Our first step is to cat the file, then grep for the phrase “Input Device”. This provides us with
morgajel@FCOH1W-8TJRW31 ~/docs $ cat /var/log/Xorg.0.log \
| grep "Input Device"
(**) |-->Input Device "Mouse1"
(**) |-->Input Device "Keyboard1"
Which tells us what we need to know, but your script is more picky about the format. This is where sed comes in to play. we can tell sed to throw away everything before and including Input Device
morgajel@FCOH1W-8TJRW31 ~/docs $ cat /var/log/Xorg.0.log \
| grep "Input Device"|sed -e "s/.*Input Device //"
"Mouse1"
"Keyboard1"
Lets break this down. Sed can accept regular expressions one of two ways, either through the -e flag, as shown above or through a file using the -f flag. The advantage of using the -e flag is it’s quick and simple, whereas the advantage of using the -f flag is you can build compound regular expressions executing again one at a time, in order.
Now, what’s the regex doing? it’s saying switch(s) the first parameter(/.*Input Device /) with the second parameter (//, or nothing) the first time you see it in every line. the “.*” means “match every character” before “Input Device”. Note that we’re replacing “every character before Input Device” AND “Input Device” and the space after “Input Device”, and replacing it with nothing.
The good news is we’ve gotten it down to the base information we need- the bad news is it’s still surrounded by double quotes, which your script doesn’t want. How can we fix this? by using another sed to remove the quotes!
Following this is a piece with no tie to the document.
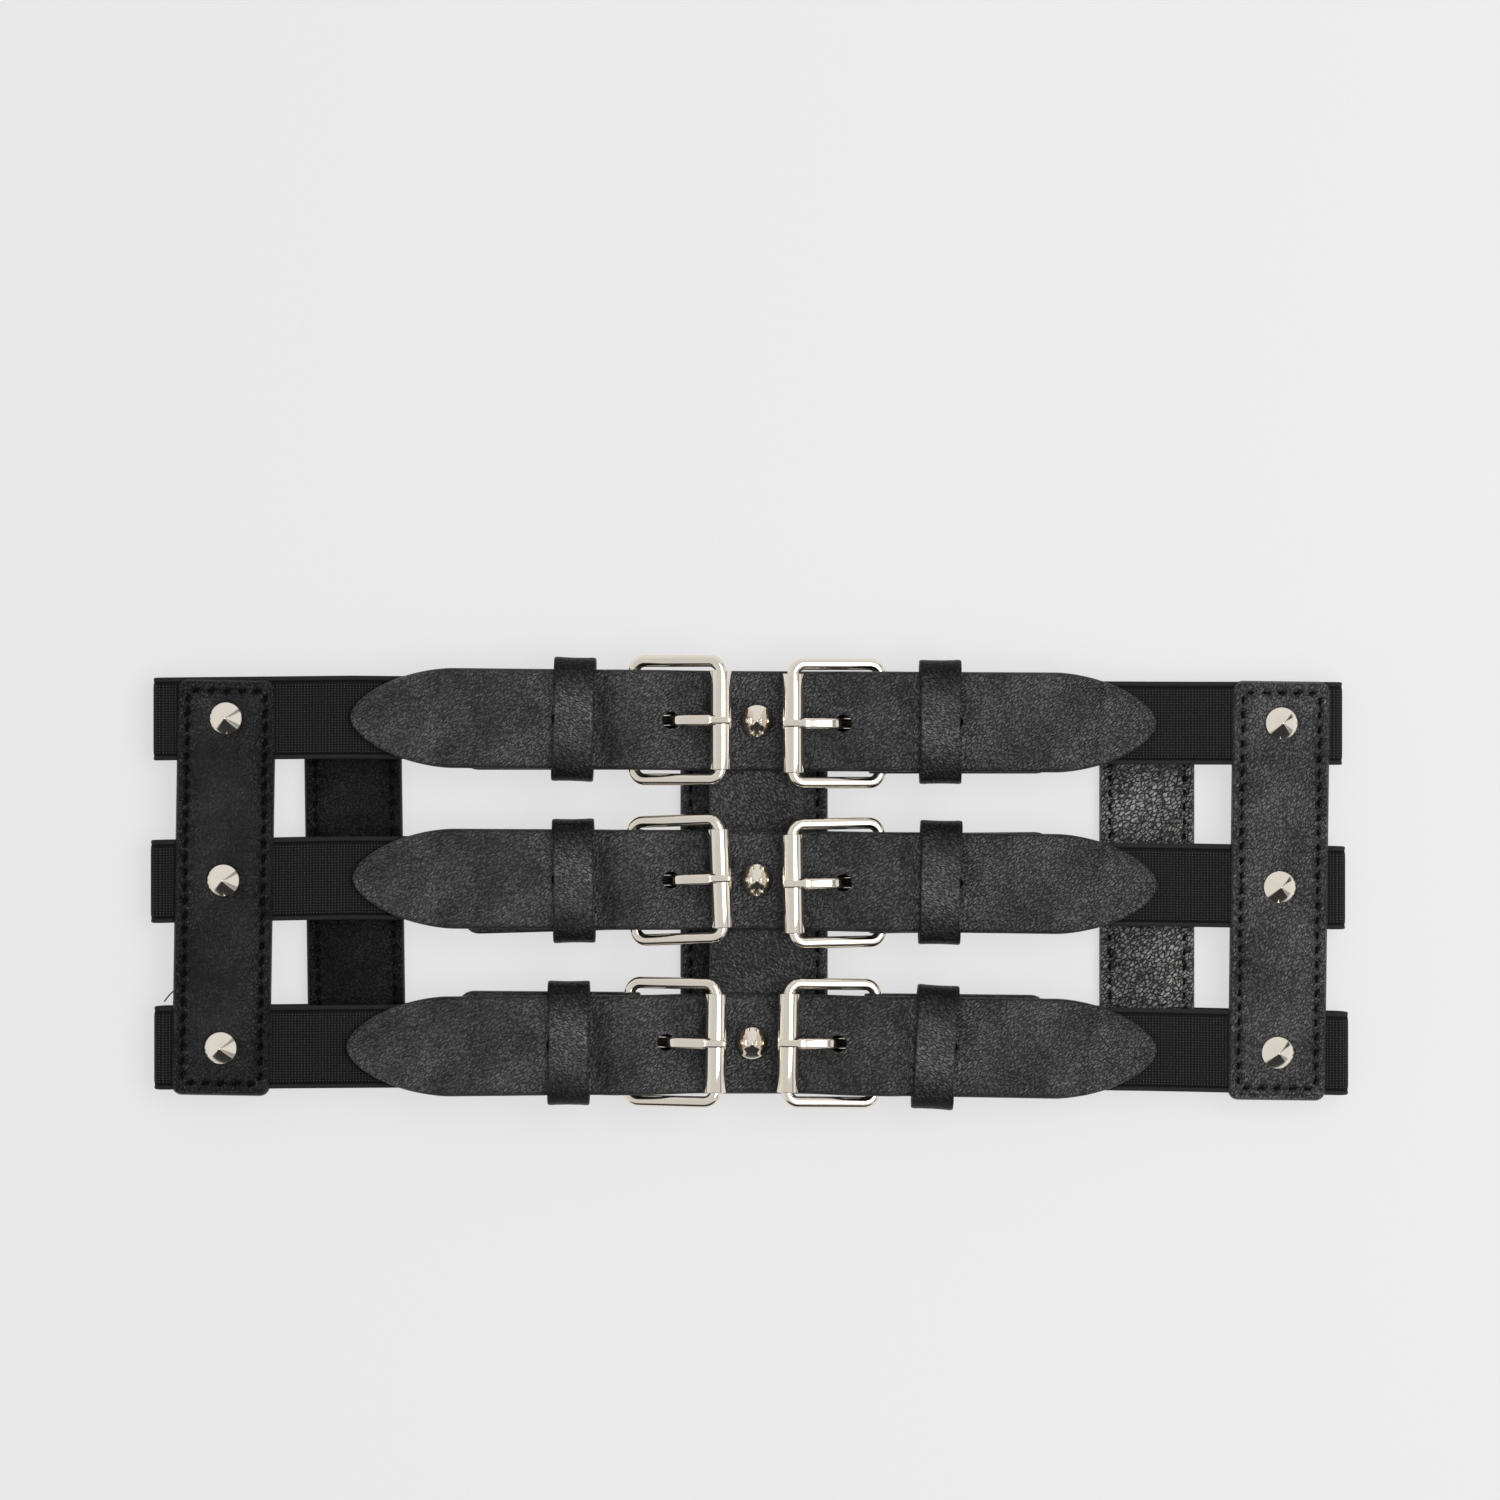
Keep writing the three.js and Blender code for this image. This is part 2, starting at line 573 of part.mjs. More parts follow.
// A cone stud whose shank grips leather of a given thickness.
function stud(grip) {
  const { radius, height, rim, apexRadius, shankRadius, headRadius, headThick } = STUD;
  const under = -REST_GAP;
  const over = grip + REST_GAP;
  return turned(
    [
      [0, under - headThick],
      [headRadius, under - headThick],
      [headRadius, under],
      [shankRadius, under],
      [shankRadius, over],
      [radius, over],
      [radius, over + rim],
      [apexRadius, over + height],
      [0, over + height],
    ],
    STUD_SEGMENTS,
  );
}

function studBore(x, y, level) {
  return post(x, y, level - 1, level + OVER_PANEL + STRAP_THICK + 1, STUD.shankRadius + FIT_GAP, BORE_SEGMENTS);
}

// Where a row's stud sits on a front side panel.
function sideStudPlace(row, side) {
  const { left, right } = { left: SIDE_PANELS[0], right: SIDE_PANELS[1] };
  const host = side.sign < 0 ? left : right;
  const y = row.y + drift(row, host.x);
  return [host.x - (y - host.y) * Math.tan(THREE.MathUtils.degToRad(host.turn)), y];
}

function sideStudBore(row, side) {
  const [x, y] = sideStudPlace(row, side);
  return post(x, y, SIDE_LEVEL - 1, SIDE_LEVEL + PANEL_THICK + 1, STUD.shankRadius + FIT_GAP, BORE_SEGMENTS);
}

// A closure snap gripping both closure panels, with its cap on the floor.
function snap() {
  const { capRadius, headRadius, shankRadius, segments } = SNAP;
  const over = CLOSURE_PANELS[1].level + CLOSURE_THICK + REST_GAP;
  return turned(
    [
      [0, 0],
      [capRadius, 0],
      [capRadius, SNAP_CAP],
      [shankRadius, SNAP_CAP],
      [shankRadius, over],
      [headRadius, over],
      [headRadius, over + SNAP_CAP],
      [0, over + SNAP_CAP],
    ],
    segments,
  );
}

// Rows of straps, studs, buckles, tabs, keepers and elastic
ROWS.forEach((row) => {
  const settlings = Object.fromEntries(
    SIDES.map((side) => [side.name, SETTLING.find(({ unit }) => unit === `${row.name}_${side.name}`)]),
  );
  add(`strap_${row.name}`, rowStrap(row, settlings), BLACK_LEATHER);
  add(`middle_stud_${row.name}`, moved(stud(OVER_PANEL + STRAP_THICK), row.x, row.y, FRONT_LEVEL), NICKEL);
  SIDES.forEach((side) => {
    const unit = `${row.name}_${side.name}`;
    const { buckleTurn, play, tabTurn, keeperTurn, keeperPlay } = settlings[side.name];
    const onBuckle = (solid) => seated(solid, row, side, (HEEL_AT + ROLLER_AT) / 2, buckleTurn, play);
    add(`buckle_frame_${unit}`, onBuckle(buckleFrame()), NICKEL);
    add(`roller_${unit}`, onBuckle(roller()), NICKEL);
    add(`prong_${unit}`, onBuckle(prong()), NICKEL);
    add(`tab_${unit}`, seated(tab(), row, side, HEEL_AT, tabTurn, play), BLACK_LEATHER);
    add(`keeper_${unit}`, seated(keeper(), row, side, KEEPER_AT, keeperTurn, keeperPlay), BLACK_LEATHER);
    const bore = sideStudBore(row, side);
    add(`elastic_${unit}`, elastic(row, side).subtract(bore), BLACK_ELASTIC);
    add(`side_stud_${unit}`, moved(stud(PANEL_THICK), ...sideStudPlace(row, side), SIDE_LEVEL), NICKEL);
  });
});

// Middle panel, side panels with their tunnels for the elastic, and the closure
add("middle_panel", middlePanel(), BLACK_LEATHER);
SIDE_PANELS.forEach(({ name, x, y, wider, height, turn }) => {
  const atFront = name.startsWith("front");
  const width = PANEL_WIDTH + wider;
  const body = moved(panel(width, height, PANEL_THICK).rotate([0, 0, turn]), x, y, atFront ? SIDE_LEVEL : 0);
  const elasticHeight = atFront ? SIDE_LEVEL + ELASTIC_MIDDLE : BACK_ELASTIC_MIDDLE;
  const tunnels = ROWS.map((row) => tunnel(row, x - width, x + width, elasticHeight));
  const bores = atFront ? ROWS.map((row) => sideStudBore(row, SIDES[x < 0 ? 0 : 1])) : [];
  add(name, [...tunnels, ...bores].reduce((solid, cutter) => solid.subtract(cutter), body), BLACK_LEATHER);
});
const snapPlaces = ROWS.map((row) => [SNAP.x, row.y]);
CLOSURE_PANELS.forEach(({ name, x, sign, level }) => {
  const body = moved(panel(CLOSURE_WIDTH, BACK_HEIGHT, CLOSURE_THICK), x, 0, level);
  const bores = snapPlaces.map(([snapX, snapY]) =>
    post(snapX, snapY, 0, FRONT_LEVEL, SNAP.shankRadius + FIT_GAP, BORE_SEGMENTS),
  );
  const ends = [sign * (BACK_END - FIT_GAP), sign * 3 * CLOSURE_WIDTH].sort((a, b) => a - b);
  const tunnels = ROWS.map((row) => tunnel(row, ...ends, level + CLOSURE_THICK / 2));
  add(name, [...tunnels, ...bores].reduce((solid, cutter) => solid.subtract(cutter), body), BLACK_LEATHER);
});
snapPlaces.forEach(([x, y], i) => add(`closure_snap_${ROWS[i].name}`, moved(snap(), x, y, 0), NICKEL));

// The part's origin is at the bottom centre of its bounding box
const bounds = new THREE.Box3().setFromObject(group);
const centre = bounds.getCenter(new THREE.Vector3());
group.children.forEach((mesh) => mesh.geometry.translate(-centre.x, -centre.y, -bounds.min.z));

export default group;
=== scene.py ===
# Looks of a corset belt: three buckled leather straps on elastic bands, lying flat with the front uppermost.
# Shapes are drawn in millimetres on the belt's own axes and made in metres. +X runs along the straps, +Y up the belt.
import math

import bmesh
import bpy
import numpy as np
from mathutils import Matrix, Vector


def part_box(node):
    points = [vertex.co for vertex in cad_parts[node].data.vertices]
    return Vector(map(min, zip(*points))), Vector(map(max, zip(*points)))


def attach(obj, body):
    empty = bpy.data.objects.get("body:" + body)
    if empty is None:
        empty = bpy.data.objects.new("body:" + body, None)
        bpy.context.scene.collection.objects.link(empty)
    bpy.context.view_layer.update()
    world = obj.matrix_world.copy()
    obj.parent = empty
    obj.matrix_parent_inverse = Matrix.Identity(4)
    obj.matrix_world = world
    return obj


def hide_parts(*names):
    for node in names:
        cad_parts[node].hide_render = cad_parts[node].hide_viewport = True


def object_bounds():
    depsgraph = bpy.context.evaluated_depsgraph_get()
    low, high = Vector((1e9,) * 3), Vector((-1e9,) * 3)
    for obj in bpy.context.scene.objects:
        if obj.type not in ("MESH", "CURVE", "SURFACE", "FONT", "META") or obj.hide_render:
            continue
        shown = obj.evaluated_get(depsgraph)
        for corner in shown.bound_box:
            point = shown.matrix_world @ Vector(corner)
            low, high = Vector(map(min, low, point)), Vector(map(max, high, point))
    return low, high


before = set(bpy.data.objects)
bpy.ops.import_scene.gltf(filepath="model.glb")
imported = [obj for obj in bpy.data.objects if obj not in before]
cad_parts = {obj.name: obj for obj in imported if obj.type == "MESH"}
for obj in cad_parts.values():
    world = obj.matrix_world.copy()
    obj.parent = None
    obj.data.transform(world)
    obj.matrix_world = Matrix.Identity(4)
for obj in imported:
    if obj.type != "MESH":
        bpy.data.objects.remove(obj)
cad_low, cad_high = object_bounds()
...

morgajel@FCOH1W-8TJRW31 ~/docs $ cat /var/log/Xorg.0.log \
| grep "Input Device" | sed -e "s/.*Input Device //" | sed -e "s/\"//g"
Mouse1
Keyboard1
Lets bread this one down. There are two important things to learn here- ” is a special character and needs to be escaped since we’re writing this on the command line, so it has a “\” in front of it so the regex isn’t closed prematurely. one of the drawbacks of using the -e flag is properly escaping characters not only for regex, but for bash as well. The next thing to note is the trailing “g” at the end of the regex. the g stands for global, and says to replace all instances of the match with the replacement term (which is again, nothing).
Alright, that was the simple example, ready for the more difficult ones? Too bad, I’m tired of explaining regex. Instead I’ll focus back on what sed can do. If this is a command we’re going to be running often, it might benefit us to move the regexes to a file- I’ll call mine “myscript”, because I’m original like that:
morgajel@FCOH1W-8TJRW31 ~ $ cat myscript
s/.*Input Device //
s/"//g
Note that the double quote is not escaped. Our command to use this file goes like this:
cat /var/log/Xorg.0.log|grep "Input Device"|sed -f myscript
Much cleaner, if you ask me- but then again, you need to create a file to do so, so it’s a trade off.
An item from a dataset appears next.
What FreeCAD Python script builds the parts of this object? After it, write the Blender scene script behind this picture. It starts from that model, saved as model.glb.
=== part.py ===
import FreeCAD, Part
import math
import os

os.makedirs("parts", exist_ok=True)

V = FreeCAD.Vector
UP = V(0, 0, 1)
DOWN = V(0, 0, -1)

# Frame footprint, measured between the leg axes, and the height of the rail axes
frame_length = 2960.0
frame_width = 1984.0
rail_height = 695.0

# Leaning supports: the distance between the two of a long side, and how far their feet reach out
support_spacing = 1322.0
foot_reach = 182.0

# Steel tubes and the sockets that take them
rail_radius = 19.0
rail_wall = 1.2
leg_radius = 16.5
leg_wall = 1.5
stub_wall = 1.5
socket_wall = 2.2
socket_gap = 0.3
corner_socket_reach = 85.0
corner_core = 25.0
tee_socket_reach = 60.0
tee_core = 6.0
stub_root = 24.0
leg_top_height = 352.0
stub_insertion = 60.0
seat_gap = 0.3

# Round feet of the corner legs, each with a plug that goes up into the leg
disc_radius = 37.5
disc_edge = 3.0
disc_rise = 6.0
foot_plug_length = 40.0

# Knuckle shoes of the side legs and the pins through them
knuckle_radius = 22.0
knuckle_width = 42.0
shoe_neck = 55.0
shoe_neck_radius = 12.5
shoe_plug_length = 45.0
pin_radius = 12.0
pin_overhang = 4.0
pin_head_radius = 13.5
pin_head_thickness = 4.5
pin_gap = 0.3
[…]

Here’s an ugly ugly regex, but it has some useful things in it. Suppose we wanted a list of shells and the users who used those shells, in alphabetical order. One way to do that (although there are much better tools for this sorta thing,) is with sed.
cat /etc/passwd|sed -e "s/^\([^:]*\).*:\([^:]*\)$/\2\t\t\1/"|sort
[edited for length and security]
/bin/false squid
/bin/false sshd
/bin/false uucp
/bin/false vpopmail
/bin/false xfs
/bin/sync sync
/sbin/halt halt
/sbin/shutdown shutdown
There are some more important things in this one as well- this is a good lesson in building expressions.
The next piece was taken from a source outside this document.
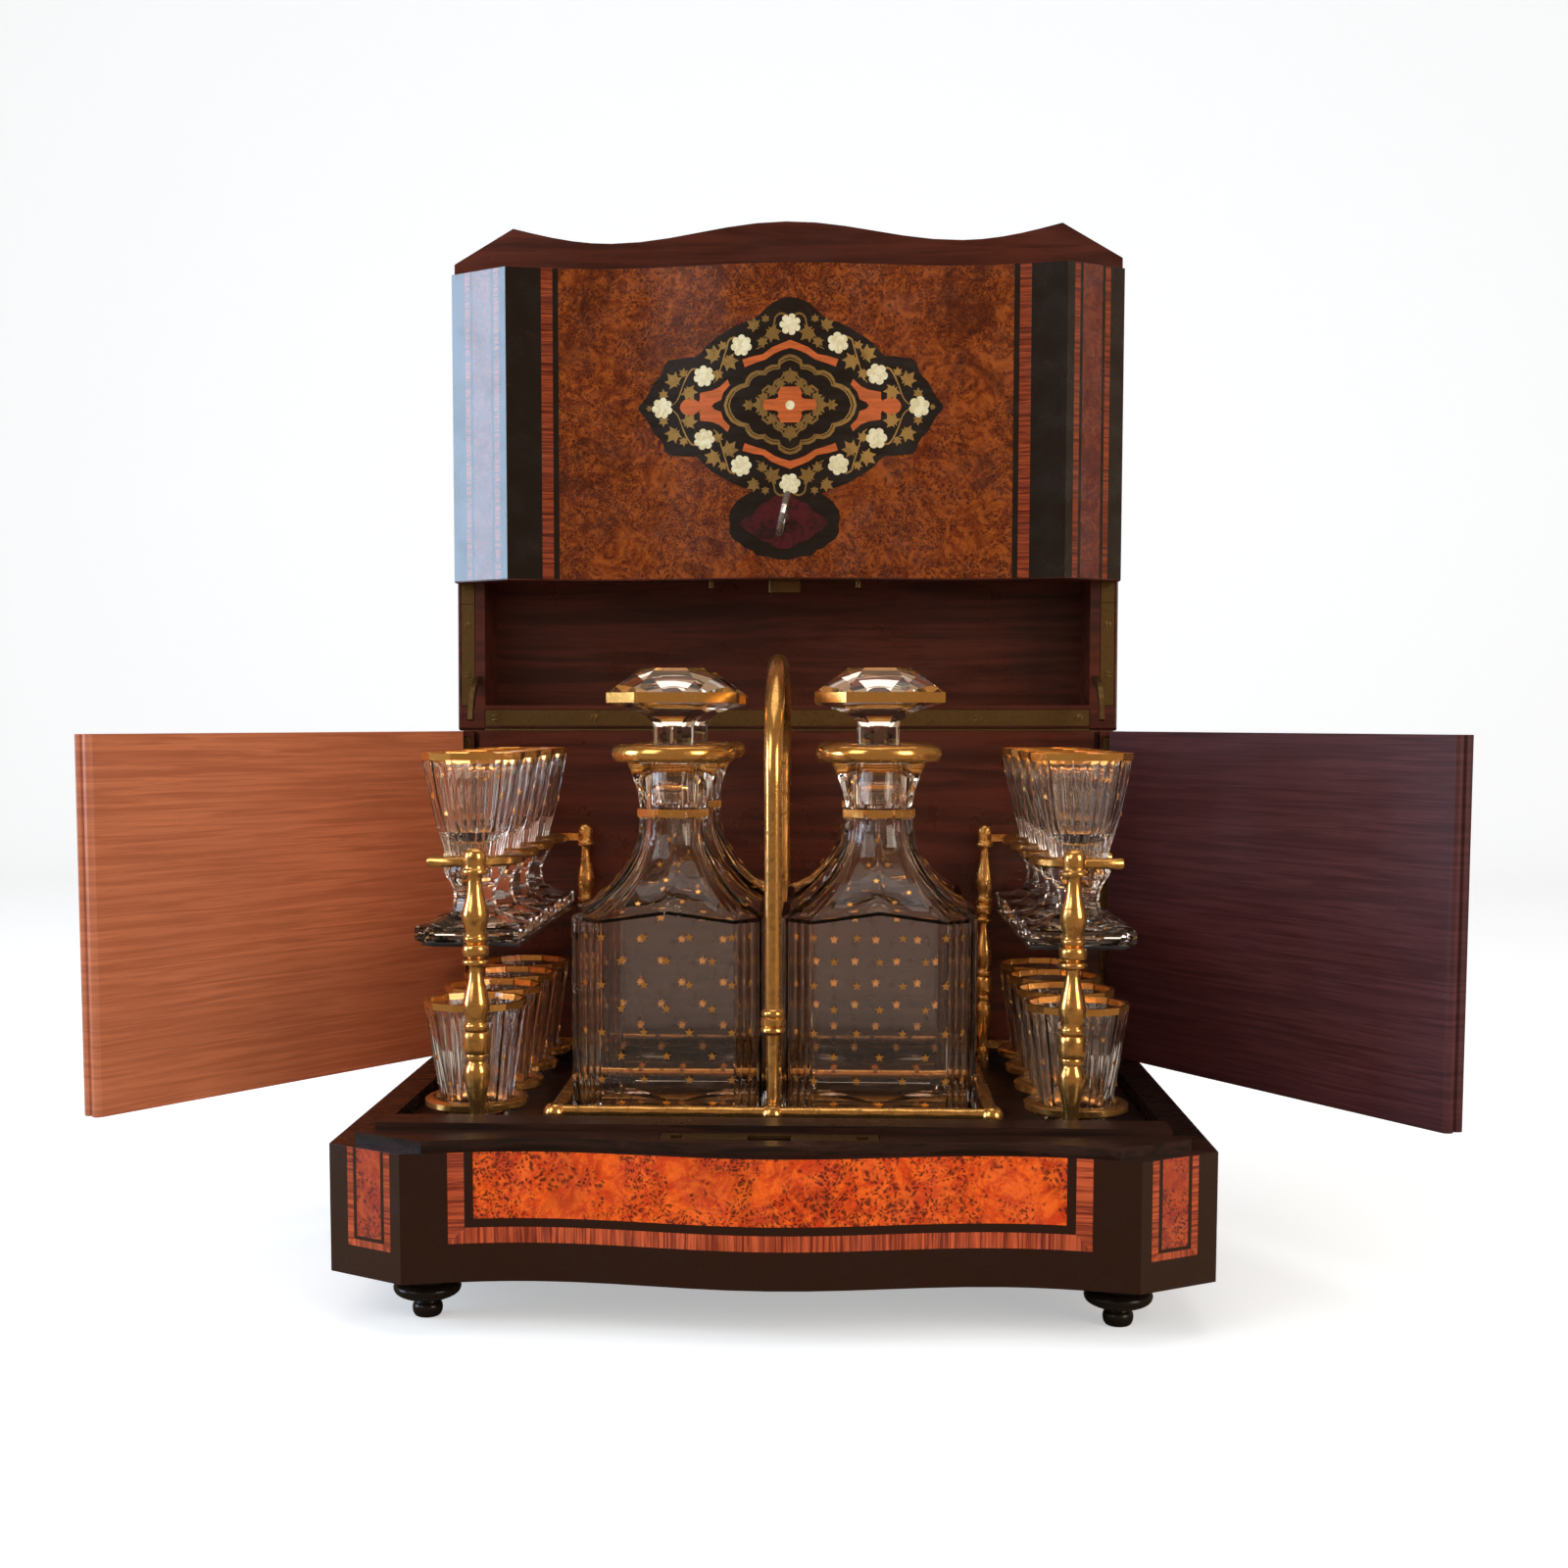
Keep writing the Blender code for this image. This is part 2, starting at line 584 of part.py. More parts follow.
def make_door(root, name, side, opened):
    """A side of the cabinet, hung at its outer rear corner and reeded along its front edge."""
    axis = empty(name + "_axis", root, (side * PANEL_WIDTH / 2, -HINGE_OFFSET, WALL_FOOT),
                 (0, 0, radians(side * opened)))
    reed = DOOR_THICKNESS / 4
    end = -HINGE_OFFSET - DOOR_LENGTH
    outline = [(0, -HINGE_OFFSET), (-side * DOOR_THICKNESS, -HINGE_OFFSET)]
    for centre, start, stop in ((3 * reed, 0, 1 - REED_GROOVE_SHARE), (reed, REED_GROOVE_SHARE, 1)):
        for i in range(REED_STEPS + 1):
            angle = pi * (start + (stop - start) * i / REED_STEPS)
            outline.append((-side * (centre + reed * cos(angle)), end + reed - reed * sin(angle)))
    door = prism(name, axis, outline, 0, DOOR_HEIGHT)
    low, high = STRIP_END_MARGIN, DOOR_HEIGHT - STRIP_END_MARGIN
    margin = (DOOR_THICKNESS - DOOR_STRIP_WIDTH) / 2
    near, far = sorted((-side * margin, -side * (DOOR_THICKNESS - margin)))
    cut(door, block("leaf_seat", axis, (near - SEAT, -HINGE_OFFSET - BRASS - SEAT, low - SEAT),
                    (far + SEAT, OVERRUN, high + SEAT)))
    finish(door, "mahogany")
    finish(block(name + "_leaf", axis, (near, -HINGE_OFFSET - BRASS, low), (far, -HINGE_OFFSET, high)), "brass")


def make_lid(root):
    """The tray of the lid in its closed frame: X along the hinge, -Y to the front, rim at Z nought."""
    pin_axis = empty("lid_pin_axis", root, LID_AXIS, (radians(-90 - LID_LEAN), 0, 0))
    half = LID_WIDTH / 2
    finish(rod("lid_hinge_pin", pin_axis, (-LID_HINGE_LENGTH / 2, 0, 0), (LID_HINGE_LENGTH / 2, 0, 0),
               PIN_RADIUS), "brass")
    axis = empty("lid_axis", pin_axis)
    sizes = (half, FRONT_CANT, FRONT_SIDE_DEPTH, FRONT_CORNER_DEPTH, FRONT_TROUGH_DEPTH, FRONT_BOW_DEPTH)
    outline = front(*sizes, -FLAP_REACH)
    tray = prism("lid_tray", axis, [(-half, 0), (half, 0)] + outline, 0, LID_HEIGHT)
    bevelled(tray, LID_EDGE_ROUND)
    bead = prism("lid_bead", axis, [(-half, -FLAP_REACH), (half, -FLAP_REACH)] + outline, -BEAD_DROP,
                 LID_EDGE_ROUND + FUSE)
    join(tray, bead)
    inner = half - LID_RIM
    strip_far = half - LID_STRIP_EDGE
    strip_near = strip_far - LID_STRIP_WIDTH
    strip_start = -(LID_HINGE_MARGIN + LID_HINGE_WIDTH + LID_HINGE_MARGIN)
    strip_end = -FLAP_REACH + LID_HINGE_MARGIN
    hinge_low = (-LID_HINGE_LENGTH / 2, -LID_HINGE_MARGIN - LID_HINGE_WIDTH, 0)
    hinge_high = (LID_HINGE_LENGTH / 2, -LID_HINGE_MARGIN, BRASS)
    grow = Vector((SEAT, SEAT, SEAT))
    cutting = [
        block("lid_recess", axis, (-inner, -FLAP_REACH + LID_FRONT_RAIL, -OVERRUN),
              (inner, -LID_REAR_RAIL, LID_RECESS)),
        rod("lid_groove", axis, (-half - OVERRUN, 0, 0), (half + OVERRUN, 0, 0), PIN_RADIUS + SEAT),
        block("hinge_seat", axis, Vector(hinge_low) - grow - Vector((0, 0, OVERRUN)), Vector(hinge_high) + grow),
    ]
    finish(block("lid_hinge_strip", axis, hinge_low, hinge_high), "brass")
    for side, name in ((-1, "left"), (1, "right")):
        near, far = sorted((side * strip_near, side * strip_far))
        cutting.append(block("side_seat", axis, (near - SEAT, strip_end - SEAT, -OVERRUN),
                             (far + SEAT, strip_start + SEAT, BRASS + SEAT)))
        strip = block("lid_side_strip_" + name, axis, (near, strip_end, 0), (far, strip_start, BRASS))
        cut(strip, block("strip_joint", axis, (near - OVERRUN, -LID_STRIP_JOINT - JOINT_CUT, -OVERRUN),
                         (far + OVERRUN, -LID_STRIP_JOINT, BRASS / 2)))
        finish(strip, "brass")
        low, high = stay_sides(side)
        stay = []
        for radius, turns in ((STAY_OUTER_RADIUS, range(11)), (STAY_INNER_RADIUS, range(10, -1, -1))):
            start = SEAT / radius
            stay += [(-radius * cos(start + (radians(STAY_SWEEP) - start) * i / 10),
                      -radius * sin(start + (radians(STAY_SWEEP) - start) * i / 10)) for i in turns]
        lengthwise = Matrix(((0, 0, 1, 0), (1, 0, 0, 0), (0, 1, 0, 0), (0, 0, 0, 1)))
        finish(smooth(prism("lid_stay_" + name, axis, stay, low, high, lengthwise)), "brass")
    cut(tray, *cutting)
    finish(tray, "burl")
    return axis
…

- “^” tells sed that it must start at the beginning of the line.
- “\(” and “\)” are bash-escaped parenthesis that tells sed “save this bit for later
- “[” to “]” represents a range- normally, you would see it in the context of “[a-z]” or “[13579]” matching a single lowercase a-z and/or a single odd digit, respectively.
- “^:” the carrot has a different function when it a range- it negates it, basically saying “any character but what follows”, in this case, a colon( : )
- “^\([^:]*\)” put together means “match zero or more characters starting at the beginning of the line until you reach a colon- oh, and save that glob for later.”
- “$” is similar to the first use of “^”- it matches the end of the line.
- “\2” represents a glob that we set aside with the parenthesis- notice they start counting in order: “\1” picks up the first glob (username) and \2 picks up the second glob (shell name). Notice that most of the line was ignored- “.*:” hiding in the center of the regex matches everything else, but since it wasn’t surrounded by parenthesis, it doesn’t get saved.
- “\t” is last, but not least- it places a tab character between \2 and \1, spacing them out a bit. I put 2 in there to make it easier to read.
Argh, I said I wasn’t going to explain any more regex! Oh well, screw it. I’d also suggest checking out the info page for sed as well as the man page- running “info sed” will also give you a lot of information on sed’s regex.